Miles Li, 21 August 2003

The Flag Code expressly allows an exception for the church pennant to fly above the Stars and Stripes during religious services conducted by a naval chaplain at sea. The church pennant exception has itself been an issue of contention on both "separation of church and state" and "honor of the national flag" grounds. Even before the Flag Code, there were (unsuccessful) attempts in Congress to prohibit the Navy by law from flying the church pennant above the national ensign.
Joe McMillan, 21 August 2003

I have never seen a US vessel flying the church pennant, but in my own [South African] and the British Royal Navy the church pennant is flown from the starboard yardarm during services on board. Physically this might be higher than the naval ensign/national flag. In reality, however, the ensign flying at the ensign staff right aft, is in the position of honour in the ship.
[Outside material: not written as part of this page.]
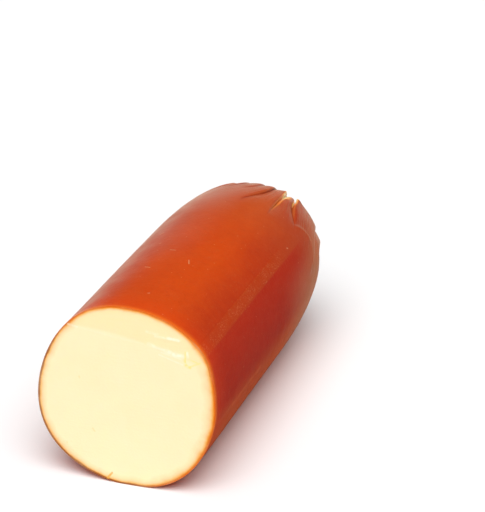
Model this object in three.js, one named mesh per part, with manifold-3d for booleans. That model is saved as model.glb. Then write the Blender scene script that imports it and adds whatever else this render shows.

Ceremonially therefore, the church pennant is not above the ensign or national flag in the sense that it is in a superior position. Andre Burgers, 21 August 2003

This argument is sound with regard to British and British-derived practice, but this must be one of the few cases where USN ceremonial practice diverges significantly from RN. In the USN, the church pennant flies immediately above the ensign, whether at the flagstaff on the stern or at the gaff of the aftermost mast. I've never seen it in person, but I have seen photographs, and the USN directive on "Flags, Pennants and Customs" is very clear that the church pennant (or Jewish worship pennant) is hoisted at the flagstaff or gaff on a separate halyard from the ensign and the ensign is lowered clear. Strange but true.